— Start of Records —
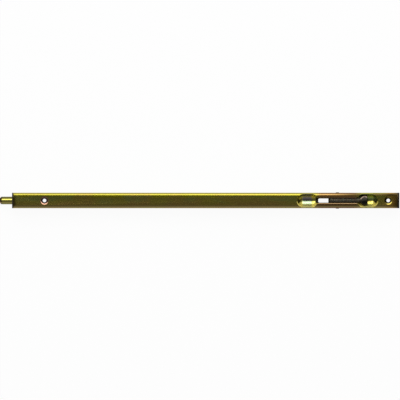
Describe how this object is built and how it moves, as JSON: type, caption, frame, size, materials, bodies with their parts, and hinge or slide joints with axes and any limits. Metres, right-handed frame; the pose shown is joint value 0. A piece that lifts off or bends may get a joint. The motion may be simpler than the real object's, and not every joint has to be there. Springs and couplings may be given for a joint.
{
  "type": "lever flush bolt",
  "caption": "Lever flush bolt for a double door's edge: long folded case, flip lever between two finger wells, round sliding bolt.",
  "frame": {"origin": "middle of the whole object's box, thrown bolt included, on the plane of the case walls' free edges", "axes": "+X from the bolt's tip towards the lever end, +Y across the face, +Z out of the face"},
  "size_m": [0.413, 0.0168, 0.018],
  "materials": {
    "case_zinc": "yellow passivated zinc plate",
    "bolt_zinc": "drawn steel, yellow passivated zinc plate",
    "lever_casting": "dark grained casting",
    "yoke_steel": "dark passivated strip",
    "spring_steel": "blued spring strip",
    "pin_steel": "peened steel"
  },
  "bodies": {
    "case": {"case": "case_zinc", "front_guide": "case_zinc", "rear_guide": "case_zinc", "brake_spring": "spring_steel", "pivot_pin": "pin_steel"},
    "lever": {"lever": "lever_casting"},
    "bolt": {"bolt_nose": "bolt_zinc", "nose_rivet": "pin_steel", "drive_bar": "bolt_zinc", "yoke": "yoke_steel"}
  },
  "joints": [
    {"name": "lever_flip", "type": "hinge", "parent": "case", "child": "lever", "pos_m": [0.1425, 0, 0.014], "axis": [0, -1, 0], "range_deg": [0, 180]},
    {"name": "bolt_slide", "type": "slide", "parent": "case", "child": "bolt", "axis": [1, 0, 0], "range_m": [0, 0.013]}
  ],
  "couplings": [
    {"joint": "lever_flip", "follows": "bolt_slide", "rad_per_m": 241.66}
  ]
}
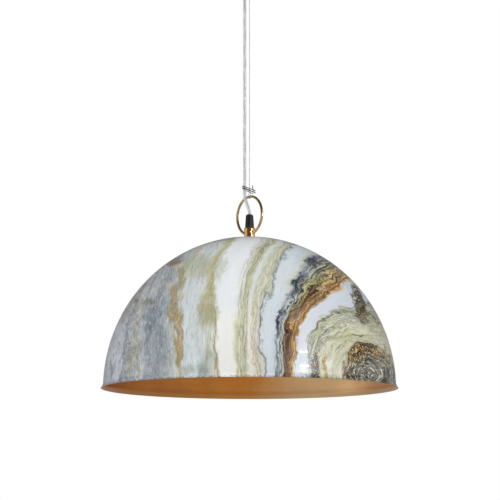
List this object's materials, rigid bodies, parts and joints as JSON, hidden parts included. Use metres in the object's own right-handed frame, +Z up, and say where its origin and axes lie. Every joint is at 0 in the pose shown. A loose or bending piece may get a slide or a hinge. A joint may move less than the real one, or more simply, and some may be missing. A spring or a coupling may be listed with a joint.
{
  "type": "dome pendant light",
  "caption": "Half-round dome pendant light hung from a flat ceiling rose on a wire and flex, with an open ring and a collar on top, and a globe bulb inside.",
  "frame": {"origin": "centre of the ceiling bracket's top face, which lies on the ceiling", "axes": "+Z up, along the shade's axis and the suspension wire; the flex hangs on the -X side of the wire; -Y faces the camera of the picture"},
  "size_m": [0.4499, 0.45, 0.649],
  "materials": {
    "zinc_plate": "bright zinc plate",
    "copper_finish": "polished copper plate",
    "black_plastic": "black moulded plastic",
    "white_nylon": "natural nylon",
    "brass": "plain turned brass",
    "steel_wire": "drawn steel wire",
    "clear_flex": "clear flexible sheath over two tinned twisted cores",
    "core_sleeve": "clear sleeve on a tinned core",
    "core_sleeve_pale": "clear sleeve on a tinned core, with a pale mark",
    "tie_wire": "dark annealed tie wire",
    "marble_lacquer": "gloss lacquer over a veined marble pattern in white, slate, ochre and olive",
    "copper_leaf": "satin copper leaf",
    "porcelain": "unglazed porcelain",
    "bulb_glass": "clear blown glass",
    "nickel_plate": "nickel plate",
    "dark_glass": "dark glass insulator",
    "phosphor": "yellow coated filament"
  },
  "bodies": {
    "ceiling_unit": {"ceiling_bracket": "zinc_plate", "canopy": "copper_finish", "canopy_screws": "copper_finish", "cord_outlet": "black_plastic", "outlet_nut": "zinc_plate", "outlet_screw": "white_nylon", "wire_anchor": "brass", "anchor_screw": "zinc_plate", "terminal_block": "white_nylon", "terminal_sleeves": "brass", "terminal_block_screws": "zinc_plate", "wire_in_canopy": "steel_wire", "flex_in_canopy": "clear_flex", "canopy_live_core": "core_sleeve", "canopy_neutral_core": "core_sleeve_pale"},
    "hanger": {"suspension_wire": "steel_wire", "wire_ferrule": "zinc_plate", "flex_tie": "tie_wire", "flex_drop": "clear_flex", "hanging_ring": "copper_finish"},
    "shade_unit": {"flex_bend": "clear_flex", "collar": "copper_finish", "cord_grip": "black_plastic", "grip_screw": "white_nylon", "flex_in_shade": "clear_flex", "threaded_tube": "brass", "shade": "marble_lacquer", "shade_lining": "copper_leaf", "crown_washer": "zinc_plate", "lock_washer": "zinc_plate", "crown_nut": "zinc_plate", "holder_cap": "black_plastic", "holder_body": "black_plastic", "contact_base": "porcelain", "centre_contact": "brass", "screw_shell": "brass", "holder_terminals": "brass", "holder_terminal_screws": "zinc_plate", "holder_live_core": "core_sleeve", "holder_neutral_core": "core_sleeve_pale"},
    "bulb": {"bulb_glass": "bulb_glass", "bulb_cap": "nickel_plate", "bulb_insulator": "dark_glass", "bulb_contact": "nickel_plate", "bulb_stem": "bulb_glass", "bulb_supports": "nickel_plate", "bulb_filaments": "phosphor"}
  },
  "joints": [
    {"name": "wire_swing", "type": "hinge", "parent": "ceiling_unit", "child": "hanger", "pos_m": [0, 0, -0.0345], "axis": [1, 0, 0], "range_deg": [-20, 20]},
    {"name": "shade_tilt", "type": "hinge", "parent": "hanger", "child": "shade_unit", "pos_m": [0, 0, -0.4106], "axis": [0.6428, -0.766, 0], "range_deg": [-25, 25], "deforming": ["flex_bend"]},
    {"name": "bulb_out", "type": "slide", "parent": "shade_unit", "child": "bulb", "axis": [0, 0, -1], "range_m": [0, 0.032]}
  ]
}
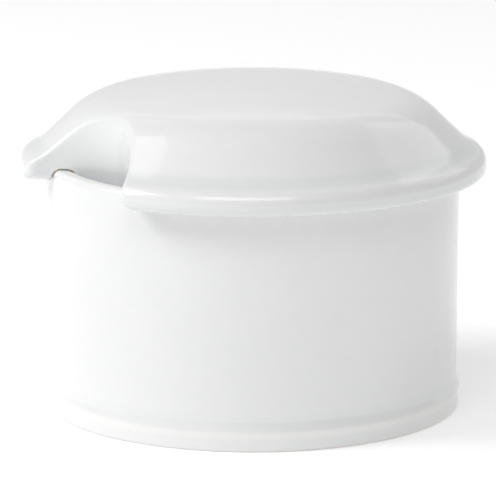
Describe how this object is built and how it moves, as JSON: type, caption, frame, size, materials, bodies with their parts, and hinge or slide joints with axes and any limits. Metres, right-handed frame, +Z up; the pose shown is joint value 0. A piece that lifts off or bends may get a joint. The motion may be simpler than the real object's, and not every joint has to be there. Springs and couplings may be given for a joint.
{
  "type": "sugar bowl",
  "caption": "Round white porcelain sugar bowl with a foot band and a lift-off domed lid whose overhanging lip has a spoon notch.",
  "frame": {"origin": "middle of the whole footprint on the table, 1.7 mm in front of the bowl's axis, because the notch shortens the lid's lip on the -Y side", "axes": "+Z up along the bowl's axis, and the spoon notch faces -Y"},
  "size_m": [0.1016, 0.0986, 0.072],
  "materials": {
    "bowl_porcelain": "glossy clear glaze over white porcelain, unglazed foot ring",
    "lid_porcelain": "glossy clear glaze over white porcelain, unglazed seat"
  },
  "bodies": {
    "bowl": {"bowl": "bowl_porcelain"},
    "lid": {"lid": "lid_porcelain"}
  },
  "joints": [
    {"name": "lid_lift", "type": "slide", "parent": "bowl", "child": "lid", "axis": [0, 0, 1], "range_m": [0, 0.08]}
  ]
}
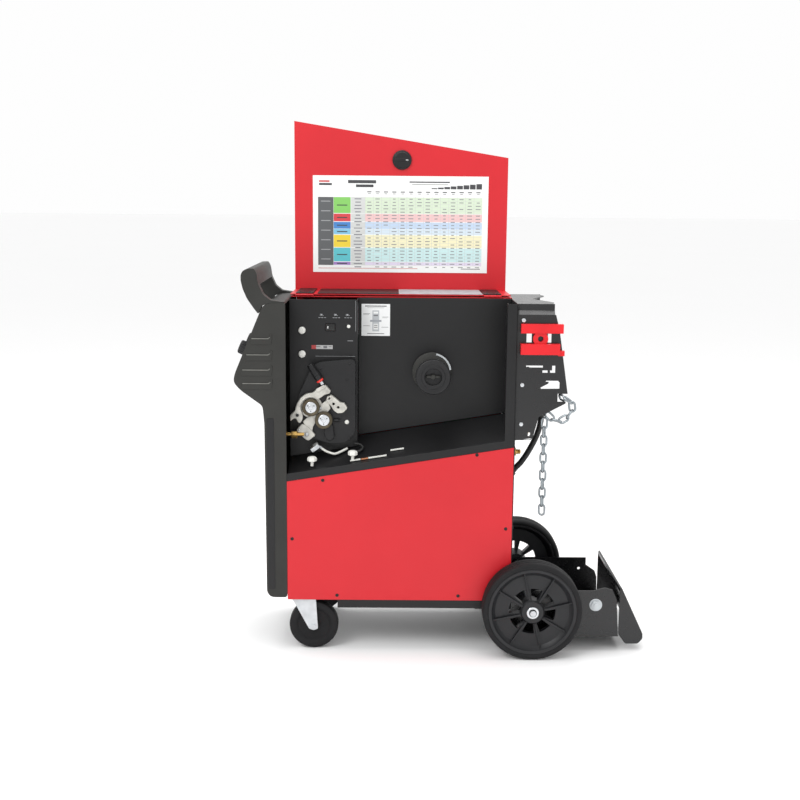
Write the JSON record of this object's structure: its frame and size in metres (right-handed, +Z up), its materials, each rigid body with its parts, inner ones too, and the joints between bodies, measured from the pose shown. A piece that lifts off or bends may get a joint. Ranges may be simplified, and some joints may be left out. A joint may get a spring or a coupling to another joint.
{
  "type": "mig welder on cart",
  "caption": "Wheeled MIG welder: steel cabinet with a lift-over door open on the wire feeder side, sloping control front, carrying handle and a tray and bracket for a gas cylinder.",
  "frame": {"origin": "middle of the footprint of the bounding box, at floor level", "axes": "+X from the sloping control front to the cylinder tray at the rear, +Y from the wire feeder side to the plain side, +Z up"},
  "size_m": [1.0518, 0.478, 1.359],
  "materials": {
    "red_paint": "gloss red powder coat",
    "black_paint": "satin black powder coat",
    "black_plastic": "moulded plastic with a fine grain",
    "dark_plastic": "smooth dark plastic",
    "rubber": "matt rubber",
    "tyre": "matt solid tyre",
    "zinc": "bright zinc plate",
    "cast": "die-cast, matt",
    "brass": "turned brass",
    "white_plastic": "white moulded plastic",
    "label": "printed film label",
    "core_iron": "varnished iron and copper windings",
    "board": "printed circuit board"
  },
  "bodies": {
    "cabinet": {"base_pan": "black_paint", "near_side_panel": "red_paint", "far_side_panel": "red_paint", "roof_panel": "red_paint", "rear_panel": "black_paint", "side_frame": "black_paint", "compartment_floor": "black_paint", "centre_panel": "black_paint", "drive_panel": "black_paint", "gear_case": "dark_plastic", "drive_frame": "cast", "gun_adapter": "brass", "gas_hose": "white_plastic", "polarity_screw": "white_plastic", "drive_motor": "core_iron", "spindle_shaft": "zinc", "front_bezel": "black_plastic", "work_terminal": "brass", "control_panel": "dark_plastic", "handle": "black_plastic", "rear_axle": "zinc", "cylinder_tray": "black_paint", "cylinder_ramp": "black_paint", "cylinder_bracket": "black_paint", "cable_hanger": "red_paint", "chain_loop": "zinc", "cord_gland": "dark_plastic", "power_cord": "rubber", "cord_coil": "rubber", "cord_tail": "rubber", "cord_plug": "rubber", "gas_inlet": "brass", "transformer": "core_iron", "circuit_board": "board", "fan_motor": "dark_plastic"},
    "door": {"door_panel": "red_paint", "door_chart": "label", "flap_seal": "rubber"},
    "latch": {"latch_knob": "dark_plastic"},
    "rear_wheel_near": {"tyre_near": "tyre", "wheel_near": "black_plastic"},
    "rear_wheel_far": {"tyre_far": "tyre", "wheel_far": "black_plastic"},
    "fork_near": {"caster_fork_near": "zinc"},
    "front_wheel_near": {"caster_wheel_near": "rubber"},
    "fork_far": {"caster_fork_far": "zinc"},
    "front_wheel_far": {"caster_wheel_far": "rubber"},
    "spool_hub": {"spindle_hub": "black_plastic", "retaining_collar": "black_plastic"},
    "drive_roll_body": {"drive_roll": "zinc"},
    "arm": {"pressure_arm": "cast"},
    "idle_roll_body": {"idle_roll": "zinc"},
    "tension": {"tension_knob": "dark_plastic"},
    "rocker": {"feeder_switch": "dark_plastic"},
    "mains_switch": {"power_switch": "dark_plastic"},
    "speed_knob": {"wire_speed_knob": "dark_plastic"},
    "volt_knob": {"voltage_knob": "dark_plastic"},
    "fan": {"fan_blades": "dark_plastic"},
    "loose_chain": {"chain_tail": "zinc"},
    "clamp_screw": {"gun_clamp_screw": "white_plastic"}
  },
  "joints": [
    {"name": "door_hinge", "type": "hinge", "parent": "cabinet", "child": "door", "pos_m": [-0.10907, -0.008, 0.908], "axis": [1, 0, 0], "range_deg": [0, 180]},
    {"name": "latch_turn", "type": "hinge", "parent": "door", "child": "latch", "pos_m": [-0.10807, 0.155, 1.259], "axis": [0, 1, 0], "range_deg": [0, 90]},
    {"name": "rear_wheel_near_spin", "type": "hinge", "parent": "cabinet", "child": "rear_wheel_near", "pos_m": [0.22993, -0.203, 0.127], "axis": [0, 1, 0], "continuous": true},
    {"name": "rear_wheel_far_spin", "type": "hinge", "parent": "cabinet", "child": "rear_wheel_far", "pos_m": [0.22993, 0.203, 0.127], "axis": [0, 1, 0], "continuous": true},
    {"name": "caster_near_swivel", "type": "hinge", "parent": "cabinet", "child": "fork_near", "pos_m": [-0.35507, -0.14, 0.145], "axis": [0, 0, 1], "continuous": true},
    {"name": "caster_near_spin", "type": "hinge", "parent": "fork_near", "child": "front_wheel_near", "pos_m": [-0.32907, -0.14, 0.0635], "axis": [0, 1, 0], "continuous": true},
    {"name": "caster_far_swivel", "type": "hinge", "parent": "cabinet", "child": "fork_far", "pos_m": [-0.35507, 0.14, 0.145], "axis": [0, 0, 1], "continuous": true},
    {"name": "caster_far_spin", "type": "hinge", "parent": "fork_far", "child": "front_wheel_far", "pos_m": [-0.32907, 0.14, 0.0635], "axis": [0, 1, 0], "continuous": true},
    {"name": "spool_spin", "type": "hinge", "parent": "cabinet", "child": "spool_hub", "pos_m": [-0.02607, -0.07, 0.711], "axis": [0, 1, 0], "continuous": true},
    {"name": "drive_spin", "type": "hinge", "parent": "cabinet", "child": "drive_roll_body", "pos_m": [-0.30407, -0.114, 0.598], "axis": [0, 1, 0], "continuous": true},
    {"name": "arm_lift", "type": "hinge", "parent": "cabinet", "child": "arm", "pos_m": [-0.37107, -0.111, 0.611], "axis": [0, -1, 0], "range_deg": [0, 16]},
    {"name": "idle_spin", "type": "hinge", "parent": "arm", "child": "idle_roll_body", "pos_m": [-0.33695, -0.114, 0.63088], "axis": [0, 1, 0], "continuous": true},
    {"name": "tension_turn", "type": "hinge", "parent": "arm", "child": "tension", "pos_m": [-0.30707, -0.115, 0.69], "axis": [-0.5501, 0, 0.8351], "continuous": true},
    {"name": "rocker_tilt", "type": "hinge", "parent": "cabinet", "child": "rocker", "pos_m": [-0.28907, -0.079, 0.832], "axis": [0, 0, 1], "range_deg": [-6, 6]},
    {"name": "mains_switch_tilt", "type": "hinge", "parent": "cabinet", "child": "mains_switch", "pos_m": [-0.50221, 0, 0.77489], "axis": [0, 1, 0], "range_deg": [-6, 6]},
    {"name": "speed_turn", "type": "hinge", "parent": "cabinet", "child": "speed_knob", "pos_m": [-0.50147, -0.082, 0.77458], "axis": [-0.9229, 0, 0.385], "range_deg": [-135, 135]},
    {"name": "voltage_turn", "type": "hinge", "parent": "cabinet", "child": "volt_knob", "pos_m": [-0.50147, 0.082, 0.77458], "axis": [-0.9229, 0, 0.385], "range_deg": [-135, 135]},
    {"name": "fan_spin", "type": "hinge", "parent": "cabinet", "child": "fan", "pos_m": [0.14793, 0, 0.24], "axis": [1, 0, 0], "continuous": true},
    {"name": "chain_swing", "type": "hinge", "parent": "cabinet", "child": "loose_chain", "pos_m": [0.25493, -0.15, 0.612], "axis": [0, 1, 0], "range_deg": [-30, 12]},
    {"name": "clamp_screw_turn", "type": "hinge", "parent": "cabinet", "child": "clamp_screw", "pos_m": [-0.33207, -0.15, 0.49], "axis": [0, 0, 1], "continuous": true}
  ],
  "couplings": [
    {"joint": "idle_spin", "follows": "drive_spin", "ratio": -1}
  ]
}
— End of Records —
▶ _Written task_
State the number of lines in the data that include the string "value", and add nothing else.

▶ _Full response_
2